## [DATA SEGMENT]
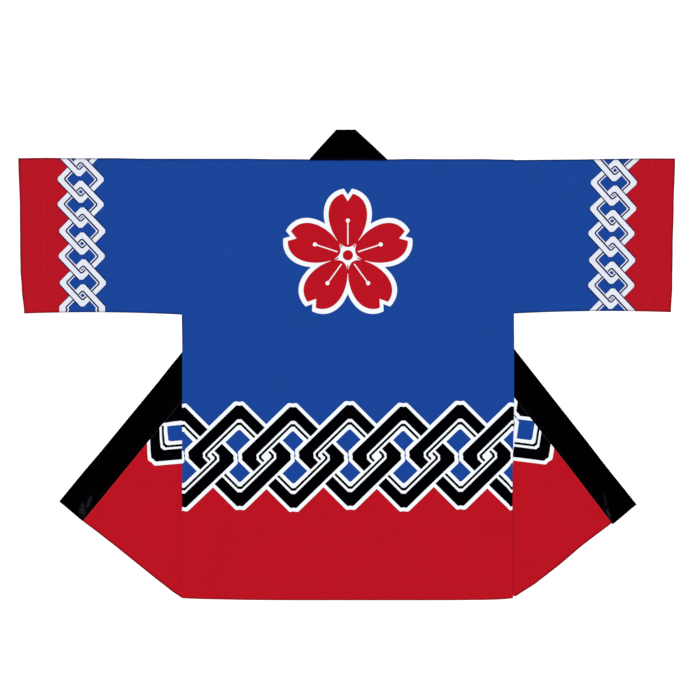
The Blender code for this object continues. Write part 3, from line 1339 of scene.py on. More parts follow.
@dataclass(frozen=True)
class SleevePrint(Finish):
    """Blue with a scarlet cuff and the small band of links between them.

    Attributes:
        half: the half of the coat that the sleeve is on.
        slip_reach: how far from the shoulder line the print is moved.
        bow: how far the band bends towards the body between its ends.
    """

    half: Half = LEFT
    slip_reach: float = 0.120
    bow: float = 0.0012

    def print(self, shade: Shade, x: Signal, y: Signal) -> Ink:
        """Lays scarlet outside the band, then the band, and turns it back at the underarm seam.

        Args:
            shade: the material.
            x: the place out from the middle of the body.
            y: the place along the cut, round the sleeve.

        Returns:
            The printed colours.
        """
        half = self.half
        y = (y + half.underarm_seam).size() - half.underarm_seam
        down = y.size() * (1.0 / half.armhole_depth)
        inward = down * half.link_drift + down * (-down + 1.0) * 4.0 * self.bow
        slip = (y.size() * (-1.0 / self.slip_reach) + 1.0).most(0.0)
        t = -x + half.link_x - inward + slip * half.link_slip[0]
        s = (y + half.link_y + slip * half.link_slip[1]) * half.sign
        ground = shade.over(t.below(0.0), Dye.BLUE, Dye.CUFF_RED)
        return SLEEVE_LINKS.paint(shade, s, t, ground, Dye.BLUE)


@dataclass(frozen=True)
class CollarPrint(Finish):
    """Black, with a dull line along the seam and painted sheen, greyish, on the crests of the creases
    near its ends.

    Attributes:
        seam: the width of the line along the seam.
    """

    seam: float = 0.0009

    def print(self, shade: Shade, x: Signal, y: Signal) -> Ink:
        """Lays the seam's line and the painted sheen on the crease crests over the black.

        Args:
            shade: the material.
            x: the place along the strip; not used.
            y: the place across it.

        Returns:
            The collar's colours.
        """
        beside = y.below(self.seam - CUT.lap - CUT.neck_drop)
        colour = shade.over(beside, Dye.COLLAR, Dye.SEAM)
        # Painted sheen: grey on the crests of the creases near the collar's ends.
        return shade.over(shade.mark("painted_sheen"), colour, Dye.WORN)


@dataclass(frozen=True)
class Thread:
    """Sewing thread in one of the coat's colours.

    Attributes:
        dye: its colour.
        twist: how far its strands turn in a metre.
        tone: how much painted highlight and shade the twist gives it, lighter on the strands' crowns
            and darker between them.
        relief: how far they stand out.
    """

    dye: Dye
    twist: float = 9000.0
    tone: float = 0.12
    relief: float = 0.00004

    def material(self) -> bpy.types.Material:
        """Builds the thread's material: its colour, lit and shaded in paint along the twist of its
        strands, with that twist as bump.

        Returns:
            The finished material.
        """
        shade = Shade(f"thread_{self.dye.name.lower()}")
        place, parts = shade.node("ShaderNodeTexCoord"), shade.node("ShaderNodeSeparateXYZ")
        shade.tree.links.new(place.outputs["Object"], parts.inputs[0])
        x, y = Signal(shade.tree, parts.outputs[0]), Signal(shade.tree, parts.outputs[1])
        twist = ((x + y) * self.twist).sine()
        # Painted highlight and shade: lighter where the twist's bump is high, darker in its grooves.
        tone = twist * self.tone + 1.0
        colour = shade.scaled(self.dye, tone)
        shade.tree.links.new(colour, shade.surface.inputs["Base Color"])
        bump = shade.node("ShaderNodeBump")
        bump.inputs["Distance"].default_value = self.relief
        shade.tree.links.new(twist.socket, bump.inputs["Height"])
        shade.tree.links.new(bump.outputs[0], shade.surface.inputs["Normal"])
        shade.surface.inputs["Roughness"].default_value = 0.6
        shade.surface.inputs["Specular IOR Level"].default_value = 0.25
        return shade.material


# The points round a stitch.
SPOKES = 6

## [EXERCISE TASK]
Print the complete listing again, exactly as it stands.

## [SOLUTION BELOW]
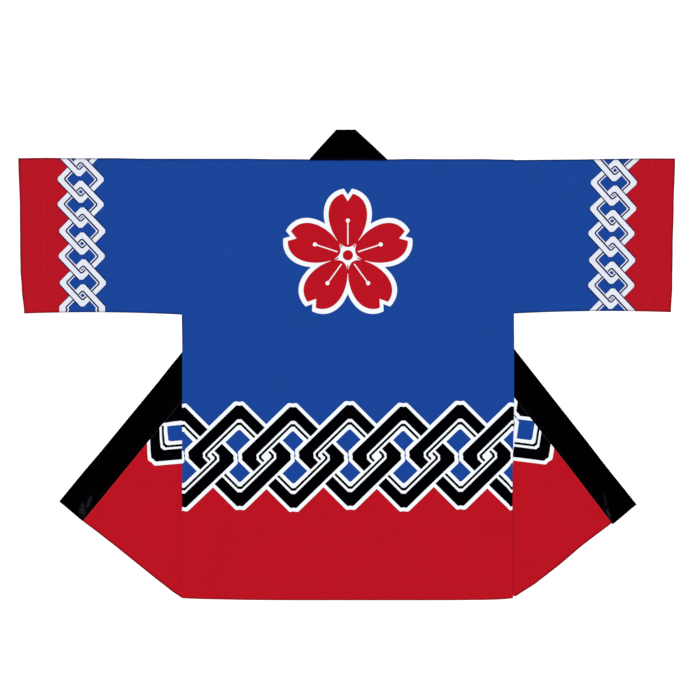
The Blender code for this object continues. Write part 3, from line 1339 of scene.py on. More parts follow.
@dataclass(frozen=True)
class SleevePrint(Finish):
    """Blue with a scarlet cuff and the small band of links between them.

    Attributes:
        half: the half of the coat that the sleeve is on.
        slip_reach: how far from the shoulder line the print is moved.
        bow: how far the band bends towards the body between its ends.
    """

    half: Half = LEFT
    slip_reach: float = 0.120
    bow: float = 0.0012

    def print(self, shade: Shade, x: Signal, y: Signal) -> Ink:
        """Lays scarlet outside the band, then the band, and turns it back at the underarm seam.

        Args:
            shade: the material.
            x: the place out from the middle of the body.
            y: the place along the cut, round the sleeve.

        Returns:
            The printed colours.
        """
        half = self.half
        y = (y + half.underarm_seam).size() - half.underarm_seam
        down = y.size() * (1.0 / half.armhole_depth)
        inward = down * half.link_drift + down * (-down + 1.0) * 4.0 * self.bow
        slip = (y.size() * (-1.0 / self.slip_reach) + 1.0).most(0.0)
        t = -x + half.link_x - inward + slip * half.link_slip[0]
        s = (y + half.link_y + slip * half.link_slip[1]) * half.sign
        ground = shade.over(t.below(0.0), Dye.BLUE, Dye.CUFF_RED)
        return SLEEVE_LINKS.paint(shade, s, t, ground, Dye.BLUE)


@dataclass(frozen=True)
class CollarPrint(Finish):
    """Black, with a dull line along the seam and painted sheen, greyish, on the crests of the creases
    near its ends.

    Attributes:
        seam: the width of the line along the seam.
    """

    seam: float = 0.0009

    def print(self, shade: Shade, x: Signal, y: Signal) -> Ink:
        """Lays the seam's line and the painted sheen on the crease crests over the black.

        Args:
            shade: the material.
            x: the place along the strip; not used.
            y: the place across it.

        Returns:
            The collar's colours.
        """
        beside = y.below(self.seam - CUT.lap - CUT.neck_drop)
        colour = shade.over(beside, Dye.COLLAR, Dye.SEAM)
        # Painted sheen: grey on the crests of the creases near the collar's ends.
        return shade.over(shade.mark("painted_sheen"), colour, Dye.WORN)


@dataclass(frozen=True)
class Thread:
    """Sewing thread in one of the coat's colours.

    Attributes:
        dye: its colour.
        twist: how far its strands turn in a metre.
        tone: how much painted highlight and shade the twist gives it, lighter on the strands' crowns
            and darker between them.
        relief: how far they stand out.
    """

    dye: Dye
    twist: float = 9000.0
    tone: float = 0.12
    relief: float = 0.00004

    def material(self) -> bpy.types.Material:
        """Builds the thread's material: its colour, lit and shaded in paint along the twist of its
        strands, with that twist as bump.

        Returns:
            The finished material.
        """
        shade = Shade(f"thread_{self.dye.name.lower()}")
        place, parts = shade.node("ShaderNodeTexCoord"), shade.node("ShaderNodeSeparateXYZ")
        shade.tree.links.new(place.outputs["Object"], parts.inputs[0])
        x, y = Signal(shade.tree, parts.outputs[0]), Signal(shade.tree, parts.outputs[1])
        twist = ((x + y) * self.twist).sine()
        # Painted highlight and shade: lighter where the twist's bump is high, darker in its grooves.
        tone = twist * self.tone + 1.0
        colour = shade.scaled(self.dye, tone)
        shade.tree.links.new(colour, shade.surface.inputs["Base Color"])
        bump = shade.node("ShaderNodeBump")
        bump.inputs["Distance"].default_value = self.relief
        shade.tree.links.new(twist.socket, bump.inputs["Height"])
        shade.tree.links.new(bump.outputs[0], shade.surface.inputs["Normal"])
        shade.surface.inputs["Roughness"].default_value = 0.6
        shade.surface.inputs["Specular IOR Level"].default_value = 0.25
        return shade.material


# The points round a stitch.
SPOKES = 6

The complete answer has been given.